We were obsessed with Jack Kerouac and the Beat Generation literary style circa 2010. But have since moved on a bit from it, being more interested in reading about tea, slippers, and sandwiches these days.
But My Kind of Angel is a reminder of why it piqued our 20 something selves.
The many contributions from other writers, all taken from the late 1990s, indicate the influence of Burroughs. Short works include The free and the they by Andy Brown, Scrying the Speculum by M.A. Duxbury-Hibbert, and Attempted Sentences by Alan Halsey.
Some of that lot is poetry and prose.
Others are excitable accounts of Burroughs’ rambling, ranting, debauchery-fuelled writing. From The Legend and His Own Lunchtime by Michael Horovitz (this one from Easter 1992):
“His oeuvre also has affinities with that of Francis Bacon (Bill’s old mate since 1957 in Dean’s bar, Tangier, where Bacon’s then boyfriend played piano): to wit – the savage, sometimes morbidly horrendous vision, cross-cut and scorched under lightning-flashes of caustic humour; flailing homoeroticism; ruthless destruction of failed experiments as of cliched successes; the welcoming – and later the highly conscious nurturing – of chance operations.”
All of which makes My Kind of Angel an interesting read.
Burroughs was eccentric (to put it mildly). He had a preoccupation with magic and the occult. He believed in a “magical universe” and said:
“In the magical universe there are no coincidences and there are no accidents. Nothing happens unless someone wills it to happen. The dogma of science is that the will cannot possibly affect external forces, and I think that’s just ridiculous. It’s as bad as the church. My viewpoint is the exact contrary of the scientific viewpoint. I believe that if you run into somebody in the street it’s for a reason.”

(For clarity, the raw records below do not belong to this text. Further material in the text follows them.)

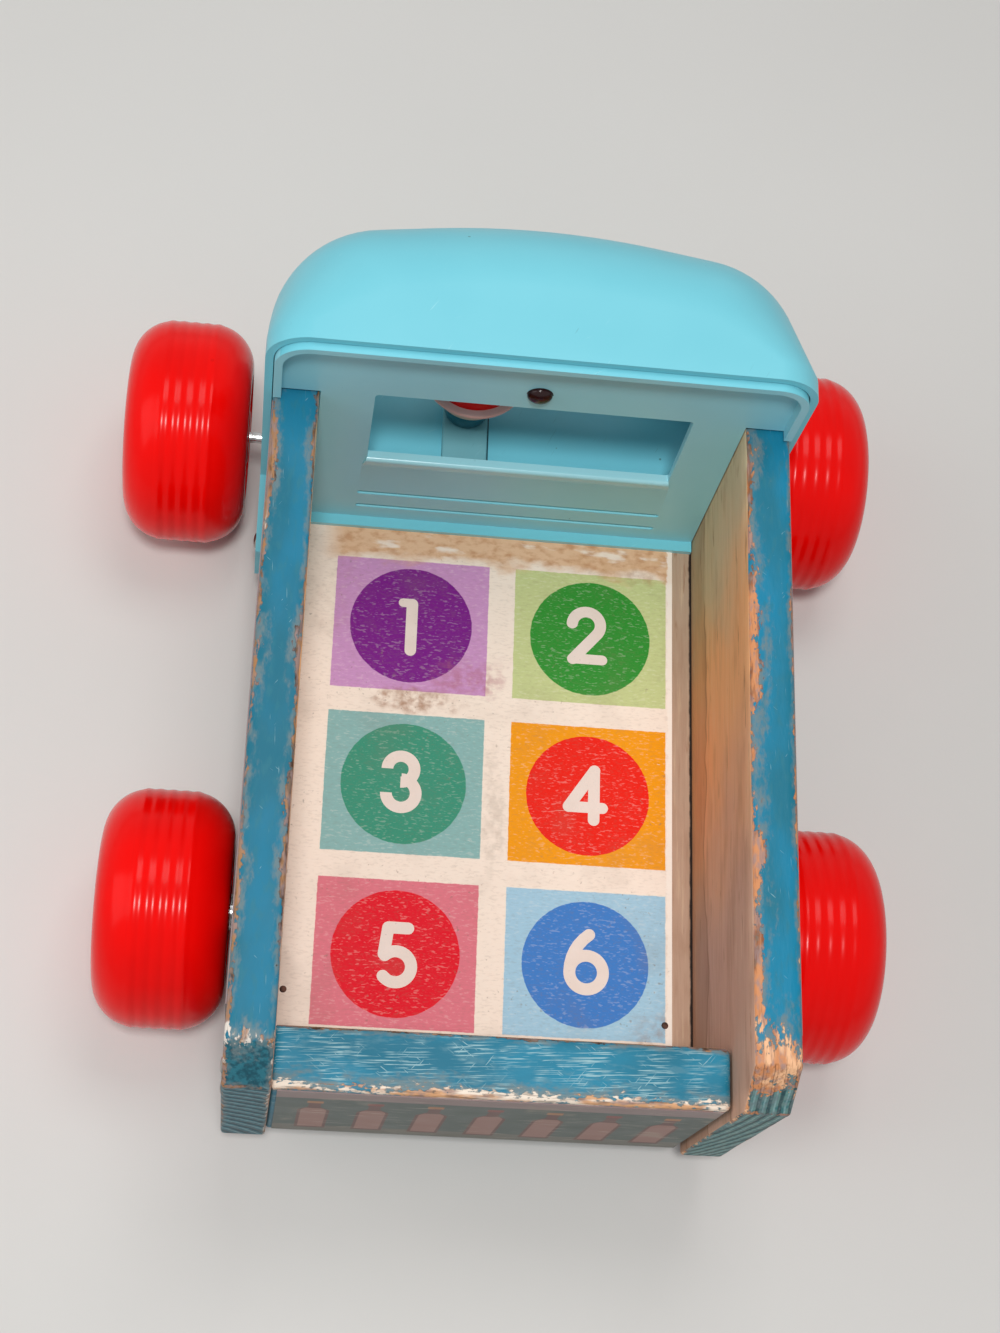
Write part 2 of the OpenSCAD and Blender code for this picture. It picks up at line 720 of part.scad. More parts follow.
module driver_body() {
    color("royalblue") translate([driver_x, front_y, body_low]) difference() {
        rotate_extrude() polygon([[0, 0], [body_foot_d / 2, 0], [body_d / 2, shoulder_h],
            [body_d / 2 - 1, body_h - 1], [neck_d / 2, body_h], [0, body_h]]);
        translate([0, 0, -over]) cylinder(h = spindle_top - body_low + over, d = peg_d);
        translate([0, 0, head_mid_z - body_low]) sphere(d = head_d);
    }
}

module driver_head() {
    color("peachpuff") difference() {
        translate([driver_x, front_y, head_mid_z]) sphere(d = head_d);
        translate([driver_x, front_y, brim_z]) cylinder(h = head_d, d = head_d + over);
    }
}

module cap_brim() {
    color("mistyrose") translate([driver_x, front_y, brim_z]) cylinder(h = brim_t, d = brim_d);
}

module cap_crown() {
    color("red") translate([driver_x, front_y, brim_z + brim_t]) dome(crown_d, crown_h);
}

// Wheel section in the plane of its axis: X is the radius and Y runs outward from the wheel's inner face
module wheel_section() {
    tread_r = wheel_d / 2 - ridge_h;
    difference() {
        union() {
            square([tread_r - shoulder_r, wheel_w]);
            translate([0, shoulder_r]) square([tread_r, wheel_w - 2 * shoulder_r]);
            for (y = [shoulder_r, wheel_w - shoulder_r])
                translate([tread_r - shoulder_r, y]) circle(r = shoulder_r);
            for (i = [0 : ridge_count - 1])
                translate([hub_r, wheel_w / 2 + (i - (ridge_count - 1) / 2) * ridge_pitch - ridge_w / 2])
                    square([wheel_d / 2 - hub_r, ridge_w]);
        }
        translate([-wheel_d, -over]) square([wheel_d + axle_d / 2, wheel_w + 2 * over]);
        for (y = [-over, wheel_w - dish_t]) translate([hub_r, y]) square([dish_r - hub_r, dish_t + over]);
    }
}

module wheel(side, inner, y, shift) {
    color("red") translate([shift, 0, 0]) on_side(side) translate([inner, y, axle_z])
        rotate([0, 90, 0]) rotate_extrude() wheel_section();
}

module front_left_wheel() { wheel(-1, wheel_in, front_y, -front_set_left); }
module front_right_wheel() { wheel(1, wheel_in, front_y, -front_set_left); }
module rear_left_wheel() { wheel(-1, rear_in, rear_y, rear_set_right); }
module rear_right_wheel() { wheel(1, rear_in, rear_y, rear_set_right); }

// Axles end inside their caps
cap_h = 1.4;
cap_bevel = 0.9;
axle_out = 0.7;

module axle(end, y, shift) {
    reach = end + axle_out;
    color("lightgray") translate([shift, 0, 0]) bar_x(-reach, reach, y, axle_z, axle_d / 2);
}

module front_axle() { axle(hub_end, front_y, -front_set_left); }
module rear_axle() { axle(rear_end, rear_y, rear_set_right); }

module caps(end, y, shift) {
    color("lightgray") translate([shift, 0, 0]) for (side = [-1, 1]) on_side(side) difference() {
        translate([end, y, axle_z]) rotate([0, 90, 0])
            cylinder(h = cap_h, d1 = cap_d, d2 = cap_d - 2 * cap_bevel);
        bar_x(end - over, end + axle_out, y, axle_z, axle_d / 2);
    }
}

module front_axle_caps() { caps(hub_end, front_y, -front_set_left); }
module rear_axle_caps() { caps(rear_end, rear_y, rear_set_right); }

// Rings that keep the rear wheels off the side boards
ring_d = 10;

module rear_spacer_rings() {
    color("lightgray") translate([rear_set_right, 0, 0]) for (side = [-1, 1]) on_side(side) difference() {
        bar_x(rear_in - spacer_t, rear_in, rear_y, axle_z, ring_d / 2);
        bar_x(rear_in - spacer_t - over, rear_in + over, rear_y, axle_z, axle_d / 2);
    }
}

module friction_wheel() {
    color("dimgray") difference() {
        bar_x(drive_x - drive_w / 2, drive_x + drive_w / 2, front_y, axle_z, drive_r);
        bar_x(drive_x - drive_w / 2 - over, drive_x + drive_w / 2 + over, front_y, axle_z, axle_d / 2);
    }
}

module cord_eyelet() {
    outer = cord_hole_d / 2 + eyelet_t;
    color("gold") difference() {
        union() {
            bar_y(tongue_y - knot_wall, nose_y, 0, base_mid, outer);
            bar_y(nose_y, nose_y + eyelet_flange_t, 0, base_mid, eyelet_flange_d / 2);
        }
        bar_y(tongue_y - knot_wall - over, nose_y + eyelet_flange_t + over, 0, base_mid, cord_hole_d / 2);
    }
}

placed() base_board();
placed() left_side_board();
placed() right_side_board();
placed() tailgate_board();
placed() number_sheet();
placed() left_side_sheet();
placed() right_side_sheet();
placed() tailgate_sheet();
placed() board_nails();
placed() floor_pins();
placed() cab_shell();
placed() cab_back_panel();
placed() panel_rivet();
placed() cab_nails();
placed() cab_deck();
placed() deck_screws();
placed() driver_seat();
placed() driver_spindle();
placed() friction_disc();
placed() driver_body();
placed() driver_head();
placed() cap_brim();
placed() cap_crown();
placed() friction_wheel();
placed() front_axle();
placed() front_left_wheel();
placed() front_right_wheel();
placed() front_axle_caps();
placed() rear_axle();
placed() rear_left_wheel();
placed() rear_right_wheel();
placed() rear_axle_caps();
placed() rear_spacer_rings();
placed() cord_eyelet();
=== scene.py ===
"""Looks of a pull-along milk wagon: a wooden box on four fat wheels, a moulded cab and a driver that turns.

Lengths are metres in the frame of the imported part: X runs across the wagon, Y forward to the cab and Z up,
and the ground is at Z = 0. Sizes are written as millimetres times MM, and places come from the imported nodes.
"""
import logging
import math
from collections.abc import Callable, Iterable, Sequence
from dataclasses import dataclass, field
from enum import Enum

import bmesh
import bpy
from mathutils import Matrix, Vector, noise


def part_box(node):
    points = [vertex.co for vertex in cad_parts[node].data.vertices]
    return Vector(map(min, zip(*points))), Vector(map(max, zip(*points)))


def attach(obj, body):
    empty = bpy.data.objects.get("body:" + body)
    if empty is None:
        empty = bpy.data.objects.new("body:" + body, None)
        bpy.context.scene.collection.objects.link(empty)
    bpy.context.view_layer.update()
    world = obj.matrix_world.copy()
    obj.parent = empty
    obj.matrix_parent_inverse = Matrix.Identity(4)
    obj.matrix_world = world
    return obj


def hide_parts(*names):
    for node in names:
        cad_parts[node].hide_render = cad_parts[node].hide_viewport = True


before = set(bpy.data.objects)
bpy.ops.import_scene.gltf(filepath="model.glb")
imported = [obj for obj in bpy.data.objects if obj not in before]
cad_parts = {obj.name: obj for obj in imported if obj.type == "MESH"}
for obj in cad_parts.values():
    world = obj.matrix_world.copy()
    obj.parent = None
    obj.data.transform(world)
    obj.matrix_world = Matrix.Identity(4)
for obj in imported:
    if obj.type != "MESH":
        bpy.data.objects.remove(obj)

MM = 0.001
WELD = 0.002 * MM
OVER = 1 * MM

# Short names of types

Solid = bmesh.types.BMesh
MeshPart = bmesh.types.BMVert | bmesh.types.BMEdge | bmesh.types.BMFace
Pair = tuple[float, float]
Triple = tuple[float, float, float]

log = logging.getLogger("milk_wagon")


class Body(Enum):
    """The bodies that pieces ride on."""

    WAGON = "wagon"
    FRONT_WHEELS = "front_wheel_set"
    REAR_WHEELS = "rear_wheel_set"
    DRIVER = "driver"


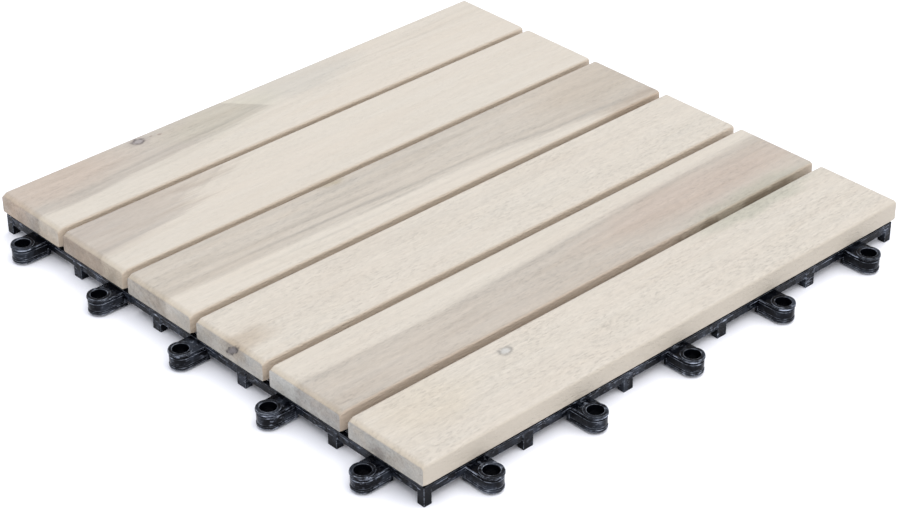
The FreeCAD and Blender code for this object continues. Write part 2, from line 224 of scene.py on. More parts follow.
# %% How near each point is to an arris, and where it settles
# The most that a long arris counts, and the shares of an end's ease that flanks and underside take
ARRIS_MOST = 0.7
FLANK_SHARE = 0.2
LOW_SHARE = 0.25


def near_arris(tree, given, at, half_wide, half_tall, inset):
    """1 at a drawn-in end, up to a lesser value on a long arris, and 0 on a flat face."""
    # The smaller round is the measure, so of a wide one only the outermost part counts
    shares = []
    for coordinate, half in ((at.outputs["X"], half_wide), (at.outputs["Z"], half_tall)):
        past = maths(tree, "SUBTRACT", maths(tree, "ABSOLUTE", coordinate),
                     maths(tree, "SUBTRACT", half, given["Under Round"]))
        shares.append(maths(tree, "DIVIDE", past, given["Under Round"], clamp=True))
    near = maths(tree, "MULTIPLY", *shares)
    return maths(tree, "MAXIMUM", maths(tree, "MULTIPLY", near, ARRIS_MOST, clamp=True),
                 maths(tree, "DIVIDE", inset, given["End Ease"], clamp=True))


def settled(tree, given, coordinate, half, lost, noise, side):
    """One coordinate, drawn in at the ends and then planed down a little unevenly."""
    lost = maths(tree, "DIVIDE", lost, half)
    scaled = maths(tree, "MULTIPLY", coordinate, maths(tree, "SUBTRACT", 1.0, lost))
    taken = maths(tree, "MULTIPLY", maths(tree, "MULTIPLY", noise, given["Waver"]), side)
    return maths(tree, "SUBTRACT", scaled, taken)


# %% Tree of a slat
def make_slat_tree():
    tree = bpy.data.node_groups.new("planed slat", "GeometryNodeTree")
    sockets(tree, "INPUT", (
        ("Length", "Float", 0.3), ("Width", "Float", 0.05), ("Thickness", "Float", 0.01),
        ("Top Round", "Float", 0.002), ("Under Round", "Float", 0.001),
        ("End Ease", "Float", 0.001), ("Far Share", "Float", 0.35),
        ("Place", "Vector", (0, 0, 0)), ("Waver", "Float", 0.0001), ("Seed", "Float", 0.0),
        ("Rings", "Int", 90), ("Material", "Material", None)))
    sockets(tree, "OUTPUT", (("Geometry", "Geometry", None),))
    given = add(tree, "NodeGroupInput").outputs
    half_wide = maths(tree, "MULTIPLY", given["Width"], 0.5)
    half_tall = maths(tree, "MULTIPLY", given["Thickness"], 0.5)
    half_long = maths(tree, "MULTIPLY", given["Length"], 0.5)
    spine = draw_spine(tree, given, half_long)
    section = draw_section(tree, given)
    bar = add(tree, "GeometryNodeCurveToMesh",
              {"Curve": spine.outputs[0], "Profile Curve": section.outputs[0], "Fill Caps": True})

    at = add(tree, "ShaderNodeSeparateXYZ", {0: add(tree, "GeometryNodeInputPosition").outputs[0]})
    inset = add(tree, "GeometryNodeInputNamedAttribute", {"Name": "drawn_in"}, data_type="FLOAT").outputs[0]
    arris = near_arris(tree, given, at, half_wide, half_tall, inset)
    bar = add(tree, "GeometryNodeStoreNamedAttribute",
              {"Geometry": bar.outputs[0], "Name": "arris", "Value": arris},
              data_type="FLOAT", domain="POINT")

    slow = add(tree, "ShaderNodeTexNoise", {"W": given["Seed"], "Scale": 16.0, "Detail": 1.0},
               noise_dimensions="4D")
    slow = add(tree, "ShaderNodeSeparateXYZ", {0: slow.outputs["Color"]})
    is_top = maths(tree, "GREATER_THAN", at.outputs["Z"], 0.0)
    tall_share = maths(tree, "MULTIPLY_ADD", is_top, 1.0 - LOW_SHARE, LOW_SHARE)
    new_x = settled(tree, given, at.outputs["X"], half_wide, maths(tree, "MULTIPLY", inset, FLANK_SHARE),
                    slow.outputs[0], maths(tree, "SIGN", at.outputs["X"]))
    new_z = settled(tree, given, at.outputs["Z"], half_tall, maths(tree, "MULTIPLY", inset, tall_share),
                    slow.outputs[1], is_top)
    moved = add(tree, "ShaderNodeCombineXYZ", {"X": new_x, "Y": at.outputs["Y"], "Z": new_z})
    total = add(tree, "ShaderNodeVectorMath", {0: moved.outputs[0], 1: given["Place"]}, operation="ADD")
    bar = add(tree, "GeometryNodeSetPosition", {"Geometry": bar.outputs[0], "Position": total.outputs[0]})
    bar = add(tree, "GeometryNodeRealizeInstances", {"Geometry": bar.outputs[0]})
    bar = add(tree, "GeometryNodeSetMaterial", {"Geometry": bar.outputs[0], "Material": given["Material"]})
    add(tree, "NodeGroupOutput", {"Geometry": bar.outputs[0]})
    return tree


slat_tree = make_slat_tree()
print("slat tree:", len(slat_tree.nodes), "nodes")

# %% [markdown]
# A tree only works while its modifier is on an object. So each piece starts as an empty mesh, or the
# mesh that the tree adds to. The inputs are set by their sockets' identifiers, and the evaluated
# result is copied into a plain mesh. The modifier is gone before the piece joins the frame.

# %% Turn a tree into a plain piece
def link_piece(name, mesh):
    piece = bpy.data.objects.new(name, mesh)
    bpy.context.scene.collection.objects.link(piece)
    return piece


def bake_modifiers(piece):
    """Turn what the modifiers show into the piece's own mesh, and take them off."""
    mesh = bpy.data.meshes.new_from_object(piece.evaluated_get(bpy.context.evaluated_depsgraph_get()))
    piece.modifiers.clear()
    piece.data = mesh
    mesh.name = piece.name


def grow(name, tree, values, mesh=None, smooth_angle=35.0):
    """A piece made by a tree from named values, with edges sharper than an angle kept sharp."""
    piece = link_piece(name, mesh or bpy.data.meshes.new(name))
    modifier = piece.modifiers.new("grow", "NODES")
    modifier.node_group = tree
    for item in tree.interface.items_tree:
        if item.in_out == "INPUT" and item.name in values:
            modifier[item.identifier] = values[item.name]
    bpy.context.view_layer.update()
    bake_modifiers(piece)
    piece.data.shade_smooth()
    piece.data.set_sharp_from_angle(angle=math.radians(smooth_angle))
    return piece


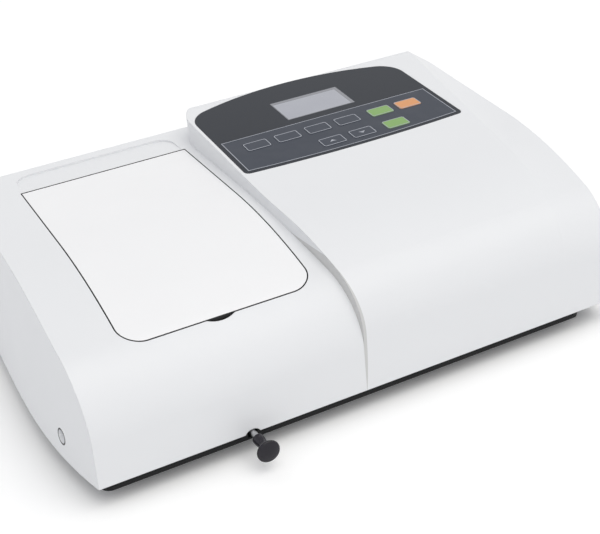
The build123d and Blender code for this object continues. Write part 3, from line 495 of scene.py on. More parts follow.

Burroughs was also involved in a bizarre fatal accident with Joan Vollmer. She was 28 and an influential part of the early Beat Generation.
She was also Burrough’s common-law wife.
On September 6th, 1951, in New Mexico, they were drunk and out of it on drugs. The pair decided to play a game of William Tell (shooting an apple off someone’s head) and, predictably, this ended with Vollmer getting shot in the head.
This was eventually ruled culpable homicide, with a lot of confirmed bribing going on to rule the gun went off by accident.
Burrough’s attorney eventually fled the area due to his own legal troubles. In response to that, Burroughs fled to the US and was convicted in absentia (a two-year suspended sentence).
Indeed. Everything seemed a bit more crazy in the Fifties, didn’t it?